Pensez-vous comme Bruce Chat­win que l’homme est par nature nomade ?
Xu Xing :
Je ne connais pas cet écri­vain. Mais s’il a dit cela, je suis d’accord avec lui.

 

Vos écrits sont très ciné­ma­to­gra­phiques, ne serait-ce que par la des­crip­tion des détails du quo­ti­dien. Vous sentez-vous proche du cinéma chi­nois contem­po­rain ?
Xu Xing :
Je me sens très concerné par le cinéma. Je fais moi-même de la vidéo, et des docu­men­taires. C’est encore un rêve, mais j’aimerais réa­li­ser un film dont j’ai déjà écrit le scé­na­rio. Ce qui ne me plaît pas dans le cinéma chi­nois contem­po­rain, est qu’il est très concep­tuel.

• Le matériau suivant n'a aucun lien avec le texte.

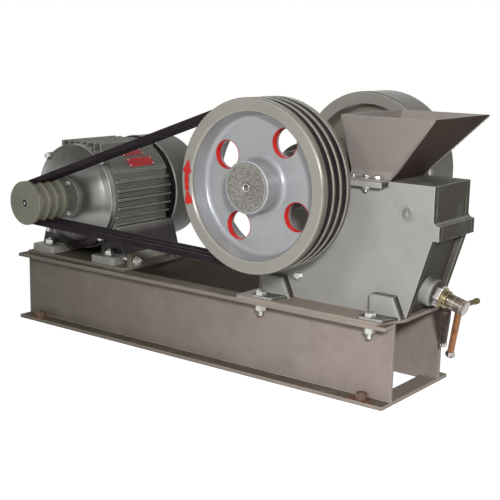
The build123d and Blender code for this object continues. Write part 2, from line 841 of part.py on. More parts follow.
# Jaw liners: two slabs that face each other across the chamber
front_liner_bottom_x = slope_wall_inner_x - jaw_body_thickness - jaw_liner_thickness
swing_liner_bottom_x = front_liner_bottom_x - jaw_outlet
for name, top_x, bottom_x, thickness in (
        ("front", mouth_front_x, front_liner_bottom_x, jaw_liner_thickness),
        ("swing", swing_liner_top_x, swing_liner_bottom_x, -jaw_liner_thickness)):
    with BuildPart() as liner:
        with BuildSketch(Plane.XZ.offset(-liner_half_width)):
            with BuildLine():
                Polyline(
                    (top_x, jaw_top_z),
                    (bottom_x, jaw_bottom_z),
                    (bottom_x + thickness, jaw_bottom_z),
                    (top_x + thickness, jaw_top_z),
                    (top_x, jaw_top_z),
                )
            make_face()
        extrude(amount=2 * liner_half_width)
    save(liner.part, f"{name}_jaw_liner")

# Front jaw: hangs from the pivot pin, its back along the wall, and the screw bears on it
front_jaw_foot_z = jaw_bottom_z - screw_radius
jaw_back_foot_x = slope_wall_inner_x - jaw_side_clearance
jaw_back_x = pivot_x + jaw_body_thickness / 2
with BuildPart() as front_jaw:
    with BuildSketch(Plane.XZ.offset(-liner_half_width)):
        with BuildLine():
            Polyline(
                (mouth_front_x + jaw_liner_thickness, jaw_top_z),
                (front_liner_bottom_x + jaw_liner_thickness, jaw_bottom_z),
                (front_liner_bottom_x + jaw_liner_thickness, front_jaw_foot_z),
                (jaw_back_foot_x + slope_run * (front_jaw_foot_z - floor_z), front_jaw_foot_z),
                (jaw_back_x, floor_z + (jaw_back_x - jaw_back_foot_x) / slope_run),
                (jaw_back_x, jaw_top_z),
                (mouth_front_x + jaw_liner_thickness, jaw_top_z),
            )
        make_face()
        with Locations((pivot_x, pivot_z)):
            Circle(pivot_radius, mode=Mode.SUBTRACT)
    extrude(amount=2 * liner_half_width)
save(front_jaw.part, "front_jaw")

with BuildPart() as pivot_pin:
    with BuildSketch(Plane.XZ.offset(-body_half_width)):
        with Locations((pivot_x, pivot_z)):
            Circle(pivot_radius)
    extrude(amount=2 * body_half_width)
save(pivot_pin.part, "jaw_pivot_pin")

# Swing jaw: a round head on the shaft and a leg down the chamber
swing_foot_x = swing_liner_bottom_x - jaw_liner_thickness - jaw_body_thickness
toggle_z = jaw_bottom_z + jaw_body_thickness / 2
with BuildPart() as swing_jaw:
    with BuildSketch(Plane.XZ.offset(-liner_half_width)):
        with BuildLine():
            Polyline(
                (swing_liner_top_x - jaw_liner_thickness, jaw_top_z),
                (swing_liner_bottom_x - jaw_liner_thickness, jaw_bottom_z),
                (swing_foot_x, jaw_bottom_z),
                (swing_foot_x, toggle_z + toggle_thickness),
                (shaft_x - swing_neck_reach, shaft_z - swing_neck_reach),
                (shaft_x, jaw_top_z),
                (swing_liner_top_x - jaw_liner_thickness, jaw_top_z),
            )
        make_face()
        with Locations((shaft_x, shaft_z)):
            Circle(swing_head_radius)
            Circle(shaft_eccentric_radius + shaft_clearance, mode=Mode.SUBTRACT)
    extrude(amount=2 * liner_half_width)
save(swing_jaw.part, "swing_jaw")

# Cheek liners on the side plates' inner faces
for name, side in (("near", -1), ("far", 1)):
    with BuildPart() as cheek:
        with BuildSketch(Plane.XZ.offset(-side * inner_half_width)):
            with BuildLine():
                Polyline(
                    (swing_liner_top_x - jaw_liner_thickness, jaw_top_z),
                    (mouth_front_x + jaw_liner_thickness, jaw_top_z),
                    (front_liner_bottom_x + jaw_liner_thickness, jaw_bottom_z),
                    (swing_liner_bottom_x - jaw_liner_thickness, jaw_bottom_z),
                    (swing_liner_top_x - jaw_liner_thickness, jaw_top_z),
                )
            make_face()
        extrude(amount=side * cheek_thickness)
    save(cheek.part, f"cheek_liner_{name}")

# Toggle plate from the rear wall to the swing jaw's foot
with BuildPart() as toggle_plate:
    with Locations((rear_wall_front_x, 0, toggle_z)):
        Box(swing_foot_x - rear_wall_front_x, 2 * liner_half_width, toggle_thickness,
            align=(Align.MIN, Align.CENTER, Align.CENTER))
save(toggle_plate.part, "toggle_plate")

# Adjusting gear, measured along the screw from the slope: lock nut with its lever,
# screw with a capstan head, two bars
def bar_plane(distance, turn):
    """Plane across a bar that leaves the screw's axis, turned from below towards +Y."""
    angle = radians(turn)
    return Plane(origin=slope_plane.offset(distance).origin,
                 z_dir=slope_plane.x_dir * sin(angle) - slope_plane.y_dir * cos(angle))


nut_rear = screw_boss_reach + seat_gap
nut_front = nut_rear + lock_nut_length + collar_length
with BuildPart() as lock_nut:
    with BuildSketch(slope_plane.offset(nut_rear)):
        Circle(lock_nut_radius)
        Circle(screw_radius + shaft_clearance, mode=Mode.SUBTRACT)
    extrude(amount=nut_front - nut_rear)
save(lock_nut.part, "lock_nut")
lever_plane = bar_plane(nut_front - collar_length / 2, lock_lever_angle)
with BuildPart() as lock_lever:
    for height, radius in ((lock_nut_radius, lever_root_radius),
                           (lock_nut_radius + lock_lever_length, lever_tip_radius)):
        with BuildSketch(lever_plane.offset(height)):
            Circle(radius)
    loft()
save(lock_lever.part, "lock_lever")
screw_rear = seat_gap - slope_cos * (front_wall_recess + front_wall_thickness
                                     + jaw_side_clearance)
capstan_rear = nut_front + capstan_gap
capstan_front = capstan_rear + capstan_length
with BuildPart() as screw:
    with BuildSketch(slope_plane.offset(screw_rear)):
        Circle(screw_radius)
    extrude(amount=capstan_rear - screw_rear)
    with BuildSketch(slope_plane.offset(capstan_rear)):
        Circle(capstan_radius)
    extrude(amount=capstan_length)
save(screw.part, "adjusting_screw")
for name, turn, length in (("long_bar", long_bar_angle, long_bar_length),
                           ("short_bar", short_bar_angle, short_bar_length)):
    with BuildPart() as bar:
        with BuildSketch(bar_plane(capstan_front - bar_inset, turn).offset(capstan_radius)):
            Circle(bar_radius)
        extrude(amount=length)
    save(bar.part, name)
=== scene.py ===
# %% [markdown]
# # A laboratory jaw crusher, dressed for a studio photograph
#
# The machine's true shape comes from its CAD model: beams, castings, wheels,
# belts and jaws are already there, in metres. What a maker still adds is what
# the eye reads as real: bolts and their stains, paint that pooled and wore,
# lathe marks, threads, the red touches. Each cell adds one of those.

# %% Load the frame
import json
from math import cos, pi, radians, sin

import bmesh
import bpy
from mathutils import Matrix, Vector


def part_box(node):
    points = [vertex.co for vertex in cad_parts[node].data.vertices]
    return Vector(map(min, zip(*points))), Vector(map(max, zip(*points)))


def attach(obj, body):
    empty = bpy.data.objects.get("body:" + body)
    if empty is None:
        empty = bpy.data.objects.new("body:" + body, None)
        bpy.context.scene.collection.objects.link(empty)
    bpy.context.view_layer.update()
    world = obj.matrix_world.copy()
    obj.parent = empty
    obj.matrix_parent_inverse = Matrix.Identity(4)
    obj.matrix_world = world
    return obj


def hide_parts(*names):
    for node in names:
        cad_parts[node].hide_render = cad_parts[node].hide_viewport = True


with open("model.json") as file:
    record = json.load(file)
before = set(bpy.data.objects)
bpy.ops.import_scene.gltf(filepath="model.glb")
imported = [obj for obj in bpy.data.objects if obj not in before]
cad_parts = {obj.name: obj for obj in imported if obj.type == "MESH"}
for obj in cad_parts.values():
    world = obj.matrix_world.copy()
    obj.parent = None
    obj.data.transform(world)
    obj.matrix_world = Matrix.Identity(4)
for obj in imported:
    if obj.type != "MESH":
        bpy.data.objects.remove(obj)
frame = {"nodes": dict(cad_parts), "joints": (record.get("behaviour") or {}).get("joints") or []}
scene = bpy.context.scene
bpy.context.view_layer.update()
nodes = frame["nodes"]

# %% [markdown]
# ## Camera
#
# The photograph was taken from the front corner on the belt side, a little
# above the machine. Three angles and a place say that more clearly than nine
# matrix numbers, so the turn is built from them: azimuth round the machine,
# pitch down, and a slight roll of the hand.

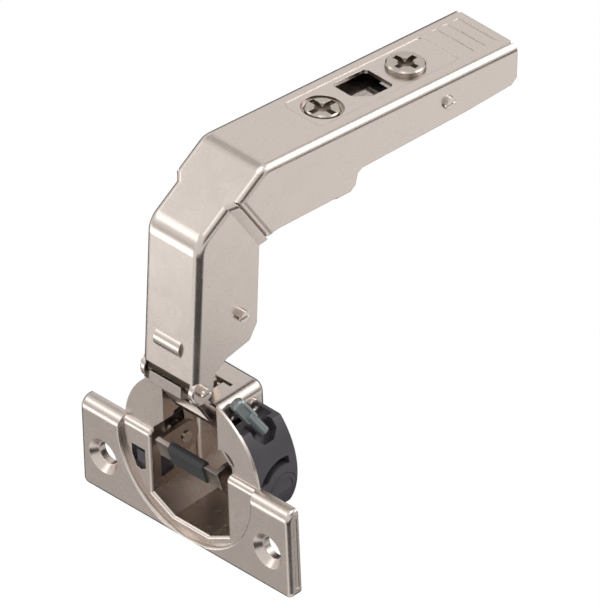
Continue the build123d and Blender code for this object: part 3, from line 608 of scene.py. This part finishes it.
class HINGE_OT_stage(Operator):
    """Pale floor, soft studio light and the camera"""
    bl_idname = "hinge.stage"
    bl_label = "Stage"

    def execute(self, context):
        s = context.scene.hinge_stage
        white_floor(cad_box[0][2] - s.floor_drop)
        white_studio(s.sky)
        for name, toward, distance, size, brightness in SOFTBOXES:
            softbox(name, toward, distance, size, s.key * brightness)
        boards = {
            "black": coated_board("black felt on card", dark=(0.02, 0.02, 0.02), light=(0.04, 0.038, 0.036),
                                  patches=400.0, rough=1.0),
            "grey": coated_board("grey painted card", dark=(0.46, 0.45, 0.44), light=(0.52, 0.51, 0.5),
                                 patches=60.0, rough=0.9),
        }
        for name, finish, seen_from, toward, distance, size in CARDS:
            card(name, seen_from, toward, distance, size, boards[finish])
        photograph_camera()
        context.scene.view_settings.view_transform = "Standard"
        return {"FINISHED"}


class HINGE_PT_parts(Panel):
    """Settings and steps of the hinge"""
    bl_idname = "HINGE_PT_parts"
    bl_label = "Concealed cup hinge"
    bl_space_type = "VIEW_3D"
    bl_region_type = "UI"
    bl_category = "Hinge"

    def draw(self, context):
        for name, kind in GROUPS.items():
            box = self.layout.box()
            for key in kind.__annotations__:
                box.prop(getattr(context.scene, name), key)
        for op in OPERATORS:
            self.layout.operator(op.bl_idname)


GROUPS = {"hinge_sheet": SheetSettings, "hinge_small": SmallPartSettings, "hinge_stage": StageSettings}
OPERATORS = (HINGE_OT_sheets, HINGE_OT_pins, HINGE_OT_plastics, HINGE_OT_castings, HINGE_OT_springs, HINGE_OT_stage)


def register():
    for cls in (*GROUPS.values(), *OPERATORS, HINGE_PT_parts):
        bpy.utils.register_class(cls)
    for name, cls in GROUPS.items():
        setattr(bpy.types.Scene, name, PointerProperty(type=cls))


def unregister():
    for name in GROUPS:
        delattr(bpy.types.Scene, name)
    for cls in (HINGE_PT_parts, *reversed(OPERATORS), *reversed(tuple(GROUPS.values()))):
        bpy.utils.unregister_class(cls)


def main():
    register()
    bpy.ops.hinge.sheets()
    bpy.ops.hinge.pins()
    bpy.ops.hinge.plastics()
    bpy.ops.hinge.castings()
    bpy.ops.hinge.springs()
    bpy.ops.hinge.stage()


if __name__ == "__main__":
    main()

Il reste très esthé­tique. Les cinéastes d’avant la révo­lu­tion cultu­relle étaient plus inté­res­sants. Je pense que c’était du grand cinéma, avec de véri­tables his­toires et le goût du détail. C’est impor­tant de mon­trer les petits gestes, les petites choses.

 

C’est peut-être une ques­tion que j’aurais dû vous poser au début. Mais je me demande com­ment vous tra­vaillez. Est-ce que comme vos per­son­nages vous arri­vez à vous mettre dans une “bulle” mal­gré l’indigence du quo­ti­dien ?
Xu Xing : Je suis en effet assez pauvre pour ne pas pou­voir me payer l’assurance la moins chère, qui cor­res­pond à mon sta­tut social en Chine. En tout cas, je ne me mets pas “en condi­tion” pour écrire. Je ne fais pas sem­blant de vivre la même vie que mon héros, s’il est ser­veur ou tra­vaille sur une chaîne d’usine. J’ai fait des bou­lots ali­men­taires. J’ai vécu quatre ans en Alle­magne dans une petite ville à côté de Frank­fort. C’était assez dif­fi­cile et un peu triste.

 

Avez-vous la même méthode de tra­vail ? Vous écri­vez au fur et à mesure, au fil de l’inspiration sans vous cou­per du monde…
Xu Xing :
Oui, c’est un peu ça, je brouillonne des bouts de papiers. J’attends d’avoir des choses à dire pour écrire. Après je relie le tout… En fait pour mon roman c’était un peu dif­fé­rent. C’est la pre­mière fois que je m’enfermais. D’ailleurs ça se res­sent je crois dans la deuxième par­tie. Ça me dérange un peu car il y a une rup­ture dans le style.

 

Mais c’est ce qui fait le charme du livre et rend le récit cohé­rent, la pre­mière par­tie est un vaga­bon­dage…
Xu Xing : Merci.

 

Et tout ce qui reste est pour toi est le titre de la der­nière nou­velle du recueil et le titre du roman ; p.194, vous dites, “quand quelque chose vaut le coup elle est déjà prise”. Vous pen­sez encore qu’il y a une éco­no­mie de ce genre entre ceux qui ont tout et ceux qui n’ont rien ?
Xu Xing :
Oui. C’est cela. Ce qui reste à ceux qui n’ont rien se trouve en conti­nuant le voyage. Il faut partir.

 

D’accord, j’y vais…
Xu Xing :
(Rires). Bon, au revoir !

 

Pro­pos recueillis par Lata Masud.

   
 

Deux des livres de Xu Xing sont publiés aux édi­tions de L’Olivier : un roman, Et tout ce qui reste est pour toi, et un recueil de nou­velles, Varia­tions sans thèmes.